When ‘The Boy With No Story’ has a tale to tell

Sometimes I fear I have no story. I don’t mean writer’s block. I mean that I have no story, no narrative that spells out what it is I’ve done, or what I’m doing, with my life.

This struck me the other day when I recalled a children’s story by Irish singer-storyteller Tommy Sands. It’s called “The Boy with No Story.” I remember it from taking one of my boys to hear Sands perform 20 years ago.

It got me thinking about the power of story, and how it’s inextricably linked to the human experience. At the same time, I was getting smacked pretty hard in the gut by some revelations and discoveries about my past — difficult ones, at that.

I believe there’s some sort of master plan that put these things in front of me all at once. That plan has me asking, “What am I doing here?”

Don’t get me wrong. I love telling stories. Other people’s stories. It’s in my Irish DNA, and for good measure I kissed the Blarney Stone on one of my visits to the Erin Isle.

Telling stories is my life’s work, a huge part of my life’s play. For more than two decades I wrote for a newspaper, telling other people’s stories. I still tell stories as part of my current job and I do it here on this blog, where “Everybody has a story.”

I’ve told some. About good people like Gabrielle, RPF and Homeless James. About brave young people — Wayne and Ms. Toots — taken too soon by cancer. I plan on sharing many more.

But I have yet to write my own story. Which brings me back to Tommy Sands, and “The Boy with No Story.” (The boy’s name is Paddy McGee, so how could I not relate to the wee lad?)

Paddy is a good boy, but is distraught, empty and isolated because he has no story to tell. Then one night he is visited by faeries who send him on a mission. It’s a grand adventure that involves a rainbow-colored horse, a sea monster and a certain significant newborn in the Christian religion.
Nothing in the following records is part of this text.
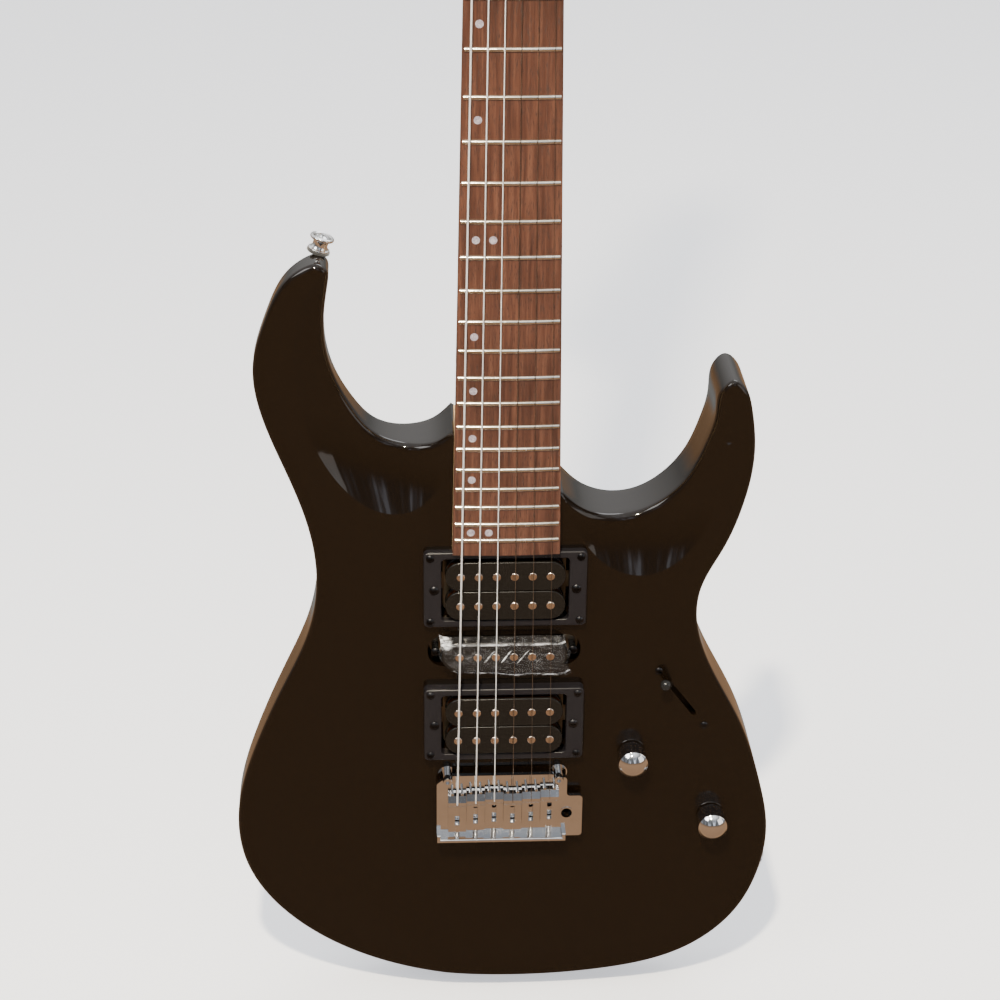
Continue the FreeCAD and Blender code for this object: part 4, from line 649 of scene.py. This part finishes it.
def outline():
    """The closed outline as (x, z), from the neck round the body and across under the neck."""
    rows = [(x, z + HEEL_Z) for x, z in BASS_CUTAWAY] + [(x, z + SADDLES_Z) for x, z in LOWER_BOUT]
    rows += [(x, z + HEEL_Z) for x, z in TREBLE_CUTAWAY]
    round_body = spline(rows, EDGE_STEP)
    gap = np.linalg.norm(round_body[0] - round_body[-1])
    share = np.linspace(0, 1, int(gap / 2))[1:-1, None]
    mouth = round_body[-1] * (1 - share) + round_body[0] * share
    return np.vstack([round_body, mouth])


def scoop_share(x, z, row):
    """Distance from a scoop's middle as a share of its ellipse, squared."""
    (cx, cz), a, b, lean = row
    t = math.radians(lean)
    dx, dz = x - cx, z - HEEL_Z - cz
    u = dx * math.cos(t) + dz * math.sin(t)
    v = -dx * math.sin(t) + dz * math.cos(t)
    return (u / a) ** 2 + (v / b) ** 2


def fall(x, z, row, soft):
    """Depth of a tilted flat that starts along a line: slope times the distance past the
    line, with the crease rounded over the length soft."""
    (x0, z0), (x1, z1), slope = row
    ax, az = x1 - x0, z1 - z0
    length = math.hypot(ax, az)
    past = (-az * (x - x0) + ax * (z - SADDLES_Z - z0)) / length
    return math.tan(math.radians(slope)) * (np.sqrt(past ** 2 + soft ** 2) + past) / 2


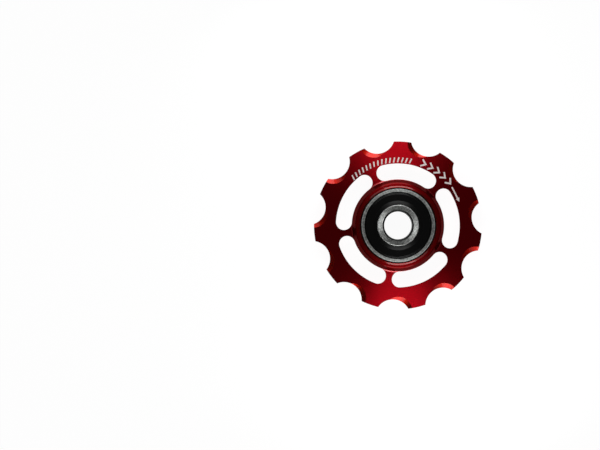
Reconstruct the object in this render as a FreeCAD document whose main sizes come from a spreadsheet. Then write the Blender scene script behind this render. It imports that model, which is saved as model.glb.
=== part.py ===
"""Derailleur jockey wheel: an eleven-tooth aluminium wheel on a sealed ball bearing.

The wheel's axis is Z, its marked face looks along +Z, and the origin is on the axis
at the middle of the bearing. Every length is in millimetres and every angle in degrees.
"""

import FreeCAD, Part
import math
import os
import Sketcher

# Sizes that are set by themselves
DRIVING = [
    ("tooth_count", 11, "teeth"),
    ("chain_pitch", 12.7, "from one chain roller to the next"),
    ("roller_dia", 7.77, "chain roller"),
    ("bottom_play", 0.055, "gap under a roller at the bottom of a gullet"),
    ("gullet_play", 0.555, "what a gullet's radius has over the roller's"),
    ("tooth_height", 2.47, "tooth tip above the bottom of a gullet"),
    ("plate_thick", 1.9, "teeth, rim and spokes"),
    ("wheel_turn", -27.8, "turn of the spoke that points at a gullet, from +X about +Z"),
    ("bevel_shift", 2.09, "bevel's axis from the gullet's axis"),
    ("bevel_lean", 38, "direction of that shift, from the wheel's axis to the tooth ahead"),
    ("bevel_radius", 3.54, "bevel at the marked face"),
    ("bevel_slope", 35, "bevel against the marked face"),
    ("slot_count", 5, "slots, with a spoke between each two"),
    ("slot_width", 4.0, "slot across"),
    ("slot_step", 0.07, "from the end of the hub's wall to a slot"),
    ("spoke_width", 1.54, "narrowest place of a spoke"),
    ("edge_slope", 35, "turned chamfers against the face"),
    ("seat_chamfer", 0.4, "mouth of the bearing seat, across"),
    ("hub_flat", 0.55, "flat ring on the hub's end"),
    ("hub_edge", 0.3, "chamfer outside that ring, across"),
    ("hub_draft", 0.75, "what the hub gains in radius down its wall"),
    ("hub_cove", 0.28, "slope from the end of the wall to the plate, across"),
    ("front_recess", 0.25, "bearing below the hub's front end"),
    ("lip_thick", 0.25, "lip behind the bearing"),
    ("lip_reach", 0.7, "that lip inwards from the seat"),
    ("bore_dia", 7.0, "bearing bore"),
    ("bearing_dia", 19.0, "bearing outside"),
    ("ball_count", 7, "balls"),
    ("ball_dia", 3.969, "ball, 5/32 inch"),
    ("side_room", 1.0155, "bearing face beyond the balls, each side"),
    ("bore_chamfer", 0.44, "bore at each face"),
    ("rim_chamfer", 0.3, "outer ring's outside corners"),
    ("edge_break", 0.1, "broken edge where a ring's face meets the seal"),
    ("inner_face_share", 0.265, "inner ring's face, with its chamfer, over the bearing's wall"),
    ("outer_face_share", 0.1917, "outer ring's face, with its chamfer, over the wall"),
    ("shoulder_share", 0.3167, "room between the two rings' shoulders over the wall"),
    ("ball_play", 0.03, "ball from the bottom of a raceway"),
    ("groove_share", 0.52, "raceway's radius over the ball's diameter"),
    ("pocket_play", 0.08, "ball in its cage pocket"),
    ("cage_sheet", 0.25, "cage steel"),
    ("cage_width", 1.1, "cage ring across"),
    ("shank_share", 0.5, "rivet shank over the room between two pockets"),
    ("head_share", 0.8, "rivet head over that room"),
    ("rivet_head_tall", 0.2, "rivet head"),
    ("seal_clear", 0.13, "seal from the cage and from the inner ring's shoulder"),
    ("seal_recess", 0.07, "seal below the bearing's face"),
    ("seal_edge_gap", 0.12, "open line between the seal and the outer ring's face"),
    ("snap_reach", 0.1, "seal's rim under the outer ring's face"),
    ("snap_play", 0.03, "that rim in its groove"),
    ("rim_tall", 0.2, "that rim along the axis"),
    ("bead_radius", 0.25, "round bead along the seal's edge"),
    ("bead_rise", 0.05, "bead above the seal's flat"),
    ("lip_gap", 0.1, "seal's lip from the inner ring"),
    ("lip_slope_share", 0.1667, "sloping band inside the seal's flat over the wall"),
    ("lip_drop", 0.38, "that band down to the lip"),
    ("lip_tip", 0.1, "lip's tip along the axis"),
    ("core_thick", 0.2, "steel washer in the seal"),
    ("core_inside_share", 0.1083, "washer's hole outside the lip over the wall"),
    ("core_outside", 0.05, "washer's rim inside the bead"),
]

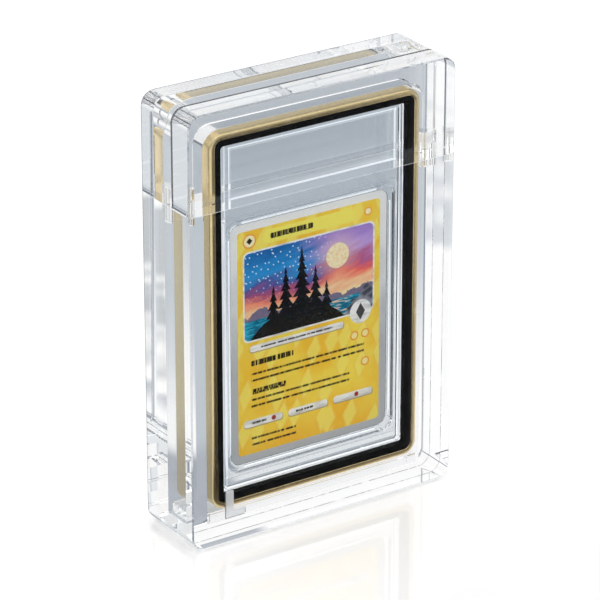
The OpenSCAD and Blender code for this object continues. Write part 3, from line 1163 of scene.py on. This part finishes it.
slab_outline = outline(slab_low.x, slab_low.z, slab_high.x, slab_high.z, (1,) * 4, 6)
settle(front_shell(), SLAB_CLEAR, "slab_set", "slab_plastic", "slab_front_shell")
settle(rear_shell(), SLAB_CLEAR, "slab_set", "slab_plastic", "slab_rear_shell")
settle(holder(), SLAB_CLEAR, "slab_set", "slab_plastic", "card_holder")

# The card
card_outline = outline(card_low.x, card_low.z, card_high.x, card_high.z, (3,) * 4)
printed_card = stack("printed_card", card_outline, plate_levels(card_low.y, card_high.y, 0.04))
settle(printed_card, CARD_PRINT, "slab_set", "card_print", "card")

# The magnets
for name, body, low, nodes in (
    ("body_magnets", "case_body", SEAM - MAGNET_GAP - MAGNET_L, ("body_magnet_left", "body_magnet_right")),
    ("lid_magnets", "lid", SEAM + MAGNET_GAP, ("lid_magnet_left", "lid_magnet_right")),
):
    pair = rods.build(
        name, SHARP, Radius=MAGNET_D / 2, Length=MAGNET_L, Bevel=0.3, Spread=MAGNET_X, Sides=64,
        Centre=(0.0, MAGNET_Y, low + MAGNET_L / 2),
    )
    settle(pair, NICKEL, body, "magnet_nickel", *nodes)


# The studio
WHITE = (1, 1, 1)
DARK = (0.10, 0.11, 0.125)


def behind_glass(rays):
    """1 for a ray that has met glass or metal, and nothing matt."""
    return rays["Is Glossy Ray"].most(rays["Is Transmission Ray"]) * (rays["Diffuse Depth"] < 0.5)


def make_floor():
    """A white floor to the eye. Glass and metal see the studio's grey and dark cards lying on it."""
    paint = bpy.data.materials.new("floor_paint")
    shade = Shade(paint)
    rays = shade.node("ShaderNodeLightPath")
    sockets = {"Base Color": (0.93, 0.93, 0.93), "Roughness": 0.02, "Specular IOR Level": 1.0}
    gloss = shade.node("ShaderNodeBsdfPrincipled", {}, sockets).link()
    lift = shade.emission(WHITE, rays["Is Camera Ray"] * 0.09)
    white = shade.node("ShaderNodeAddShader", {}, {0: gloss, 1: lift}).link()
    x, y, _ = shade.place()
    coords = shade.coords()
    mirrored = rays["Glossy Depth"] > 0.5

    # Behind the case: grey far back and on the right, a white lane with soft patches, grey on the left
    lane = abs(x + y * 0.8 - 57)
    patches = shade.noise(coords, 14.0).ramp(0.5, 0.62) * 0.75
    far = y.ramp(35, 190) * lane.ramp(25, 60).most(patches)
    behind = shade.mix((1.05, 1.05, 1.05), (0.57, 0.615, 0.665), far)
    behind = shade.mix(behind, (0.53, 0.58, 0.63), (-x - y * 0.6 - 29).ramp(-8, 4))
    corner = (-x).ramp(8, 16) * y.ramp(8, 20) * y.ramp(75, 55)
    behind = shade.mix(behind, (0.42, 0.45, 0.50), corner)

    # Before the case: white with grey clouds on the right, and a dark card that only its face mirrors
    clouds = shade.noise(coords, 24.0).ramp(0.42, 0.6) * x.ramp(58, 70) * 0.9
    before = shade.mix((1.1, 1.1, 1.1), (0.5, 0.54, 0.58), clouds)
    ahead = -y - 15
    long_way = ahead.ramp(0, 14) * (ahead - 40).ramp(460, 400)
    cross_way = (x - ahead * 0.66).ramp(-120, -75) * (x - ahead * 0.71).ramp(52, 41)
    once = mirrored * (rays["Glossy Depth"] < 1.5)
    before = shade.mix(before, (0.02, 0.021, 0.022), long_way * cross_way * once)

    # Dark strips far out on both sides
    cards = shade.mix(before, behind, y.ramp(-1, 1))
    strips = (abs(y + 15) - abs(x) * 0.13).ramp(20, 0) * abs(x).ramp(150, 250)
    cards = shade.mix(cards, DARK, strips * mirrored)
    shade.end(shade.blend(white, shade.emission(cards), behind_glass(rays)))
    return paint


def make_screen():
    """A grey screen that only glass and metal see. It keeps the seam from shining."""
    cloth = bpy.data.materials.new("grey_screen")
    shade = Shade(cloth)
    x, _, z = shade.place()
    air = shade.node("ShaderNodeBsdfTransparent", {}, {"Color": WHITE}).link()
    seen = behind_glass(shade.node("ShaderNodeLightPath")) * z.ramp(175, 195) * x.ramp(60, 90)
    shade.end(shade.blend(air, shade.emission((0.45, 0.49, 0.54)), seen))
    return cloth


def make_world():
    """A plain white world. Glass and metal see a white back wall, a greyer front wall and a pale ceiling."""
    world = bpy.data.worlds.new("studio")
    sky = Shade(world)
    rays = sky.node("ShaderNodeLightPath")
    generated = sky.node("ShaderNodeTexCoord").link("Generated")
    direction = sky.node("ShaderNodeSeparateXYZ", {}, {0: generated})
    y, z = direction[1], direction[2]
    mirrored = rays["Glossy Depth"] > 0.5
    front_wall = (-y).ramp(0.3, 0.8) * (0.9 - z).ramp(0.2, 0.7)
    tone = sky.mix((1.02, 1.02, 1.02), (0.62, 0.66, 0.70), front_wall)
    ceiling = z.ramp(0.58, 0.66) * (-y).ramp(-0.1, 0.1)
    tone = sky.mix(tone, (1.6, 1.6, 1.6), ceiling)
    side_strips = abs(y + 0.1).ramp(0.2, 0.13) * z.ramp(0.85, 0.75)
    tone = sky.mix(tone, DARK, side_strips * mirrored)
    tone = sky.mix(tone, (0.25, 0.27, 0.30), abs(z).ramp(0.1, 0.05) * mirrored)

    # Here Ray Depth counts one more than the surfaces met, so a mirror on the floor stays white
    room = sky.node("ShaderNodeBackground", {}, {"Color": tone, "Strength": 1.0}).link()
    strength = rays["Is Diffuse Ray"] * 0.12 + 1.0
    plain = sky.node("ShaderNodeBackground", {}, {"Color": WHITE, "Strength": strength}).link()
    seen = behind_glass(rays) * (rays["Ray Depth"] > 2.5)
    sky.node("ShaderNodeOutputWorld", {}, {0: sky.blend(plain, room, seen)})
    return world


floor = to_object(lambda bm: bmesh.ops.create_grid(bm, x_segments=1, y_segments=1, size=2.0), "floor")
floor.data.materials.append(make_floor())
floor.location.z = -0.0003

sheet_corners = [(50, 200, 160), (900, 200, 160), (900, 200, 900), (50, 200, 900)]
screen = to_object(lambda bm: bm.faces.new(add_rings(bm, [sheet_corners])[0]), "screen")
screen.data.materials.append(make_screen())

bpy.context.scene.world = make_world()

# The camera, fitted to the photograph. Its focal length is in pixels of a picture 600 wide
TARGET = Vector((0, 0, 0.07496))
AZIMUTH = math.radians(-33.48)
ELEVATION = math.radians(23.97)
DISTANCE = 1.27427
FOCAL = 3753.3
PICTURE_W = 600
level = math.cos(ELEVATION)
away = Vector((math.sin(AZIMUTH) * level, -math.cos(AZIMUTH) * level, math.sin(ELEVATION)))
lens = bpy.data.cameras.new("camera")
lens.sensor_width = 36
lens.lens = lens.sensor_width * FOCAL / PICTURE_W
lens.clip_end = 20
camera = bpy.data.objects.new("camera", lens)
bpy.context.scene.collection.objects.link(camera)
camera.location = TARGET + away * DISTANCE
camera.rotation_euler = (-away).to_track_quat("-Z", "Y").to_euler()

scene = bpy.context.scene
scene.camera = camera
scene.view_settings.view_transform = "Standard"
scene.cycles.use_denoising = True
scene.cycles.blur_glossy = 0
scene.cycles.max_bounces = 96
scene.cycles.transmission_bounces = 64
scene.cycles.glossy_bounces = 80
scene.cycles.transparent_max_bounces = 16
Paddy returns safely (of course!) to tell the faeries the good news they had been waiting eons to hear. Much revelry begins.

Paddy returns to his life, with quite a story to tell. He is welcomed everywhere, for people love to hear his grand tale of the faeries and the courage he showed in the face of danger. His listeners hate to see him go.

Unlike Paddy, I’ve had the luxury of telling other people’s stories. In a way, that is my story. It’s been a fair decent tale so far. It’s given me access to wonderful people I likely wouldn’t have met had I not been a writer.

Other than a few literary figures, the people I’ve written about over the years are not well-known. I like that. If I don’t tell hidden, untold stories, maybe no one will. Then those stories would be lost forever.

I will keep at it. But at some point, I may try something different. I don’t know exactly what that is, or where it will take me. But maybe there’s a story there somewhere.

Here’s a recording of Tommy Sands reading “The Boy With No Story.” 


About Jim McKeever

Writer, father, runner, advocate based in Central New York.
This entry was posted in Children, communication, family, Irish Investigations, language, music, writing and tagged , , , , , , , , , , , , , , , , . Bookmark the permalink.

9 Responses to When ‘The Boy With No Story’ has a tale to tell

  1. chmjr2 says:

    We need story tellers more than ever today. But perhaps we need even more is for people to listen and think about these stories. Our attention span is getting shorter. So story tellers who can get and keep our attention is a much needed thing. You are one of those story tellers.

    Liked by 1 person

  2. I love your stories Jim. I remember one about you confronting a truck driver while you were out for a run – that was your story! I bet you have a hard time talking about yourself, am I right? There are probably tons of stories about you like, how did you become a writer? Why are stories important to you? How did you meet your girlfriend? What was it like growing up? What’s the most amazing thing that happened to you as a kid? How do you know Mark Bialczak? You have a story Jim, we all do… ❤
    Diana xo

    Liked by 1 person

  3. Jim McKeever says:

    Wow, Diana, thank you! And that’s a lot of questions … I guess I’ll have to keep telling stories for a while. 🙂 Here’s a short answer to two of them. I used to work at “the big daily” with Mark and Michelle. Mark and I were in the same department for a while, and sat back to back in cubicles. More like cheek to cheek, because we bumped into each other’s hindquarters frequently. Michelle is a photojournalist and a very, very good one at that. I admit to being a little biased. So that’s my story and I’m sticking to it. …


  4. You are a Bard dear Jim. And if the story of a Bard is not a good story…..I don’t know what is. “Ireland” by Frank Delaney is a wonderful story of a Bard who’s story of course, is about telling other’s stories.

    Liked by 1 person

  5. markbialczak says:

    I happen to think that your story is an interesting tale, lad. And you’re the man to tell it in your own inimitable style. When the time comes, Jim, and I can hear the ticking in your head …


  6. Jim McKeever says:

    Thank you, Mark … it’s certainly an adventure, this living business!